For the euro area and the ECB, the situation is even more peculiar, because the influential “commentariat” comes predominantly from outside the euro area. The big English-language newspapers, the news agencies and wire services that shape opinions in the economic and financial sphere on the Continent are all writing from outside the euro area. There is, of course, nothing wrong with friendly outside advice. And I certainly do not wish to come across as whining and complaining.

But it simply remains a fact: the analysis, discourse and policy prescriptions that are propagated come from the outside. Maybe inevitably, they come with a certain disinterested detachment. As if the outside “spectators” are not affected by what is happening.

And they come with a dangerously narrow and exclusive perspective on the economics of the monetary union. But if the profound political commitment of Eurozone countries to the historical project of “ever closer union” is neglected, the assessment remains superficial and partial. And the suggested policy responses may be biased or naïve.

Why does it matter? Because the discourse influences some of the most important financial markets for the Eurozone. If expectations that have been built up are not fulfilled, if alleged certainties do not materialise, if actions from politicians or central bankers are not forthcoming as anticipated by the “market consensus”, the reaction can be grave: volatility, contagion, all the way to complete market dysfunction. The systemic impact can be major, driving financial institutions, as well as sovereign borrowers into real difficulties.

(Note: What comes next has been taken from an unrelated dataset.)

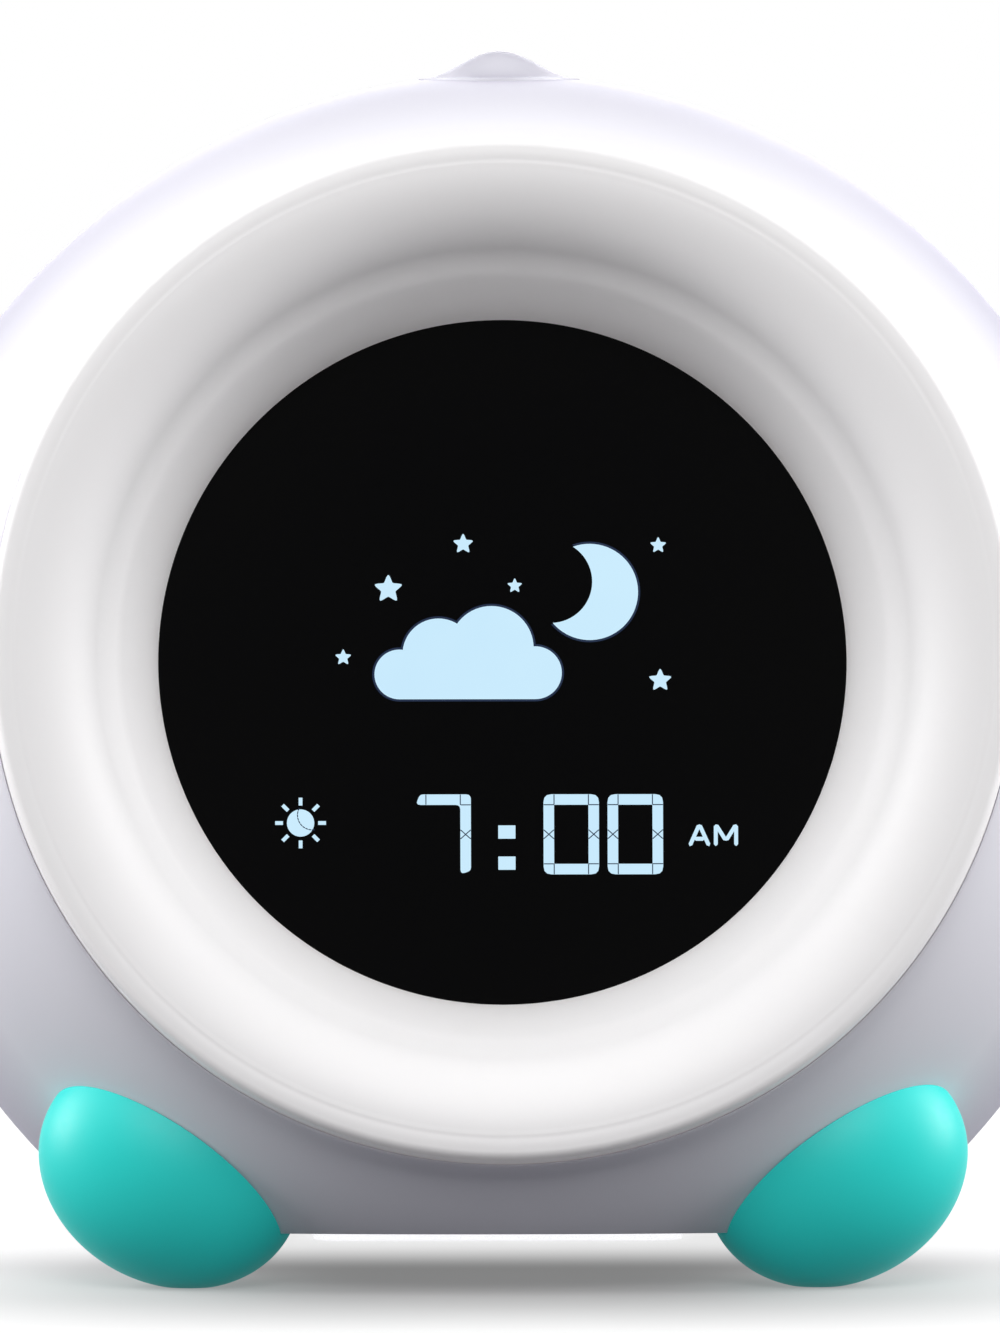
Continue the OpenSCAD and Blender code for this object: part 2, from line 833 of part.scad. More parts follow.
// Key with a rounded cap, a flange behind the panel and a stem towards its switch
module rear_key(index) {
    place = key_places[index];
    face_u = seat_u + panel_t + key_proud;
    edge = 0.7;
    stem_end_u = seat_u - key_flange_t - 0.1;
    color("lightsteelblue")
        in_body()
            translate([place[0], 0, place[1]])
                turned(concat(
                    [[0, face_u + 0.15]],
                    [[key_r * 0.5, face_u + 0.1]],
                    arc(key_r - edge, face_u - edge, edge, 90, 0, 4),
                    [[key_r, seat_u], [key_r + key_flange, seat_u], [key_r + key_flange, seat_u - key_flange_t]],
                    [[1.6, seat_u - key_flange_t], [1.6, stem_end_u], [0, stem_end_u]]
                ));
}

module clock_key() {
    rear_key(0);
}

module alarm_key() {
    rear_key(1);
}

module light_key() {
    rear_key(2);
}

module nap_key() {
    rear_key(3);
}

module plus_key() {
    rear_key(4);
}

module minus_key() {
    rear_key(5);
}

// Board behind the keys, cut to the round panel, with an arm for the socket
module key_board() {
    color("darkgreen")
        in_body()
            difference() {
                rod(key_board_r, key_board_u, key_board_u + board_t);
                translate([usb_x + 6, key_board_u - eps, key_board_edge_z - far])
                    cube([far, board_t + 2 * eps, far]);
                translate([-far, key_board_u - eps, usb_z - usb_h - far])
                    cube([2 * far, board_t + 2 * eps, far]);
                for (p = key_screw_places)
                    rod(screw_r + 0.2, key_board_u - eps, key_board_u + board_t + eps, p[0], p[1]);
            }
}

// One push switch under each key
module key_switches() {
    top_u = key_board_u + board_t;
    body_end_u = top_u + key_switch_h - board_t - 0.8;
    color("black")
        in_body()
            for (p = key_places) {
                block(6, 6, top_u, body_end_u, p[0], p[1]);
                rod(1.7, body_end_u - 0.1, body_end_u + 0.8, p[0], p[1]);
            }
}

module key_screws() {
    color("silver")
        in_body()
            for (p = key_screw_places)
                translate([p[0], key_board_u, p[1]])
                    rotate([90, 0, 0])
                        screw(screw_r - 0.05, 1.9, 1.2, board_t + 5);
}

// ---- Speaker, with depths measured forward from the panel's inner face ----

module speaker_basket() {
    throat_r = magnet_r - 0.5;
    color("dimgray")
        in_body()
            translate([0, seat_u, speaker_z])
                difference() {
                    turned([
                        [speaker_r - 2.4, 0], [speaker_r, 0], [speaker_r, -speaker_flange_t],
                        [speaker_r - 1.8, -speaker_flange_t], [throat_r + 0.8, -speaker_depth + 1],
                        [throat_r + 0.8, -speaker_depth], [4, -speaker_depth],
                        [4, -speaker_depth + 1], [throat_r, -speaker_depth + 1],
                        [speaker_r - 2.4, -speaker_flange_t]
                    ]);
                    for (i = [0 : 3])
                        rotate([0, 45 + 90 * i, 0])
                            block(7, 4, -speaker_depth + 1.6, -speaker_flange_t - 1, 0, magnet_r + 3.2);
                }
}

module speaker_cone() {
    rim = speaker_r - 2.7;
    color("black")
        in_body()
            translate([0, seat_u, speaker_z])
                turned([
                    [0, -2.6], [2.6, -3.1], [4.4, -4.4], [rim - 1.6, -0.9], [rim - 0.8, -0.4], [rim, -0.9],
                    [rim, -1.2], [rim - 0.8, -0.8], [rim - 1.6, -1.3], [4.2, -5], [3, -5],
                    [3, -speaker_depth + 0.6], [2.4, -speaker_depth + 0.6], [2.4, -3.6], [0, -3]
                ]);
}

module speaker_magnet() {
    color("gray")
        in_body()
            translate([0, seat_u - speaker_depth, speaker_z])
                union() {
                    rod(magnet_r, -magnet_t, 0);
                    rod(2, -0.1, 2.2);
                }
}

module speaker_screws() {
    color("silver")
        in_body()
            for (side = [-1, 1])
                translate([side * speaker_screw_x, seat_u - speaker_flange_t, speaker_z])
                    rotate([90, 0, 0])
                        screw(screw_r - 0.05, 2.9, 1, speaker_flange_t + 1.2);
}

// Metal shell of the charging socket with its tongue, on the key board's arm
module usb_socket() {
    shell_t = 0.3;
    back_u = key_board_u + board_t;
    color("silver")
        in_body()
            union() {
                difference() {
                    block(usb_w, usb_h, back_u, seat_u + panel_t - 0.4, usb_x, usb_z);
                    block(
                        usb_w - 2 * shell_t, usb_h - 2 * shell_t, back_u + 1, seat_u + panel_t + eps, usb_x, usb_z
                    );
                }
                block(0.7, usb_h - 2.4, back_u + 0.5, seat_u + panel_t - 1.2, usb_x, usb_z);
            }
}

// ---- Batteries ----

// One battery across the compartment, its terminal pointing left or right
module battery(index) {
    way = index % 2 == 0 ? 1 : -1;
    u = bay_front_u + cell_pitch * (index + 0.5);
    start = way * (bay_len / 2 - contact_t - terminal_len - 0.1);
    edge = 0.6;
    color("goldenrod")
        in_body()
            translate([start, u, cell_w])
                rotate([0, -90 * way, 0])
                    rotate_extrude()
                        polygon([
                            [0, -terminal_len], [1.7, -terminal_len], [1.7, 0], [cell_r - edge, 0],
                            [cell_r, edge], [cell_r, cell_len - edge], [cell_r - edge, cell_len], [0, cell_len]
                        ]);
}

module battery_front() {
    battery(0);
}

module battery_rear() {
    battery(1);
}

// Sprung contact at one end of each battery and a flat one at the other
module battery_contacts() {
    gap = bay_len - 2 * contact_t - terminal_len - cell_len - 0.3;
    color("silver")
        in_body()
            for (index = [0, 1])
                let (way = index % 2 == 0 ? 1 : -1, u = bay_front_u + cell_pitch * (index + 0.5))
                    for (end = [-1, 1])
                        translate([end * bay_len / 2, u, cell_w])
                            rotate([0, -90 * end, 0]) {
                                translate([-4, -4.2, 0])
                                    cube([8, 8.4, contact_t]);
                                if (end != way)
                                    translate([0, 0, contact_t - 0.1])
                                        cylinder(r1 = 4, r2 = 2.4, h = gap + 0.1);
                            }
}

// Door flush with the base, with a raised frame that drops into the compartment
module battery_door() {
    color("white")
        in_body()
            difference() {
                union() {
                    door_plate(0, -base_drop, door_top_w);
                    difference() {
                        bay_box(-fit, door_top_w - 0.1, door_top_w + 1);
                        bay_box(-fit - 1.2, door_top_w - 1, door_top_w + 2);
                    }
                }
                translate([0, door_screw_u, -base_drop - eps]) {
                    cylinder(r = screw_r + 0.2, h = 5);
                    cylinder(r = 2.4, h = eps + door_screw_head_t);
                }
                for (i = [-2 : 2])
                    translate([-8, bay_u + i * 2.4 - 0.5, -base_drop - eps])
                        cube([16, 1, eps + 0.5]);
            }
}

module door_screw() {
    color("silver")
        in_body()
            translate([0, door_screw_u, -base_drop + door_screw_head_t])
                rotate([180, 0, 0])
                    screw(screw_r - 0.05, 2, door_screw_head_t - 0.1, 8);
}

// ---- Feet ----

// Egg-shaped foot cut to the housing's curve, with a peg through the wall and a flat sole
module right_foot() {
    color("mediumturquoise")
        difference() {
            in_body()
                difference() {
                    union() {
                        difference() {
                            translate([foot_x, -foot_reach, foot_w])
                                rotate([0, -foot_slope, 0])
                                    scale([foot_a, foot_c, foot_b])
                                        sphere(r = 1);
                            front_solid(-fit, seam_u + 20);
                        }
                        on_foot_axis(1)
                            translate([0, 0, foot_peg_in])
                                cylinder(r = foot_peg_r, h = 6);
                    }
                    on_foot_axis(1)
                        translate([0, 0, foot_peg_in - 1])
                            cylinder(r = screw_r + 0.3, h = foot_screw_len - 1);
                }
            translate([-far / 2, -far / 2, -far])
                cube([far, far, far]);
        }
}

module left_foot() {
    mirror([1, 0, 0])
        right_foot();
}

module foot_screws() {
    color("silver")
        in_body()
            for (side = [-1, 1])
                on_foot_axis(side)
                    translate([0, 0, foot_peg_in])
                        rotate([180, 0, 0])
                            screw(screw_r + 0.2, 3.4, 1.4, foot_screw_len - 3);
}

// Rubber pad under the rear edge of the base, wedge-shaped so that its sole is level
module rear_pad() {
    color("dimgray")
        difference() {
            in_body()
                round_plate(pad_w, pad_d, 3, -base_drop - 8, -base_drop, seam_u + 14);
            translate([-far / 2, -far / 2, -far])
                cube([far, far, far]);
        }
}

front_shell();
rear_shell();
light_ring();
display_lens();
display_glass();
display_carrier();
display_ribbon();
lamp_board();
lamps();
main_board();
board_parts();
ring_screws();
board_screws();
top_button();
button_board();
button_switch();
button_screws();
rear_panel();
clock_key();
alarm_key();
light_key();
nap_key();
plus_key();
minus_key();
key_board();
key_switches();
key_screws();
speaker_basket();
speaker_cone();
speaker_magnet();
speaker_screws();
usb_socket();
battery_front();
battery_rear();
battery_contacts();
battery_door();
door_screw();
left_foot();
right_foot();
foot_screws();
rear_pad();
housing_screws();
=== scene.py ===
"""Looks of a round bedside clock: white housing, dished light ring, dark display, two egg-shaped teal feet.

Lengths are in millimetres while a piece is modelled and become metres when it is placed.
"u" is the distance behind the housing's centre along its own axis, "v" the distance behind the ring's rim.
"""
import math

import bmesh
import bpy
from mathutils import Matrix, Vector


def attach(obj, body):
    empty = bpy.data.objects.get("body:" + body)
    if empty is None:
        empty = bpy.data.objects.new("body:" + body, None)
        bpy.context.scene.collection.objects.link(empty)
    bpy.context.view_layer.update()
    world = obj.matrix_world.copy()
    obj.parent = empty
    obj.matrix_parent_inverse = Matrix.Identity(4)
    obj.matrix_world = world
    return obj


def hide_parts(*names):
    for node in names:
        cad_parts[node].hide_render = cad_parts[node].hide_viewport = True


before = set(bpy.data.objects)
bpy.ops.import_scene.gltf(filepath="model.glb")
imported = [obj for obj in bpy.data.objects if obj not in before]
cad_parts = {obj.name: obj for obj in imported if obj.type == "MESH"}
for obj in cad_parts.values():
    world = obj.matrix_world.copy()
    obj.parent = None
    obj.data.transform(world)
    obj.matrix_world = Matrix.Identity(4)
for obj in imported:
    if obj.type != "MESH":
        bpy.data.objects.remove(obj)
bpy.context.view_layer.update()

MM = 0.001
TURN_STEPS = 240  # of a full turn of a spun piece

# ---- Sizes of the housing, the face and the feet, angles in degrees ----
BODY_R = 82.2
FRONT_ROUND = 48.0  # arc of the housing's section before its belt
REAR_ROUND = 40.0  # and behind it
CAP_ROUND = 90.0  # shallow arc that leads on to the rear panel
BELT_DEPTH = 8.0  # straight part between the first two arcs
WALL = 2.4
TILT = 5.5  # lean of the housing
SEAM_U = 15.0
RING_R = BODY_R - 16.7
RING_RISE = 7.9  # height of the ring's middle over the housing's axis
RING_REACH = 37.0  # its rim is this far before the housing's centre
FACE_TILT = 6.0  # lean of the ring on the housing
LIP_W = 3.2
LIP_EDGE = 1.2
SKIRT_DEPTH = 12.0
COLLAR_W = 3.5  # seat of the ring inside the housing
FIT = 0.2  # gap round a piece that comes out
RING_GAP = 0.07  # gap that shows round the ring
VIEW_R = RING_R - 21.4
VIEW_DEPTH = 13.8  # the lens lies this far behind the ring's rim
PANEL_R = 38.6
PANEL_EDGE = 0.6
FOOT_AXES = (17.4, 10.7, 14.6)
FOOT_SLOPE = 27.9
FOOT_DIST = BODY_R - 9.8
FOOT_ANGLE = 36.1
FOOT_REACH = 25.4
FOOT_FLAT = 0.3
BASE_BELOW_FEET = 8.1  # the flat base is this far below the middles of the feet


def sine(angle):
    """Sine of an angle in degrees."""
    return math.sin(math.radians(angle))


def cosine(angle):
    """Cosine of an angle in degrees."""
    return math.cos(math.radians(angle))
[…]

It doesn’t take much extrapolation of what he says to envisage that at least in the ECB’s mind, there is a SPECTRE-like entity of cackling pundits consisting of Paul Krugman, Martin Wolf, Simon Johnson and others, though who exactly has the white cat sitting in their lap as they press “Publish” is not specified. More substantively. there is a strange symmetry between this view and the pre-crisis gloating of the European Commission that the single currency’s American critics had been all wrong.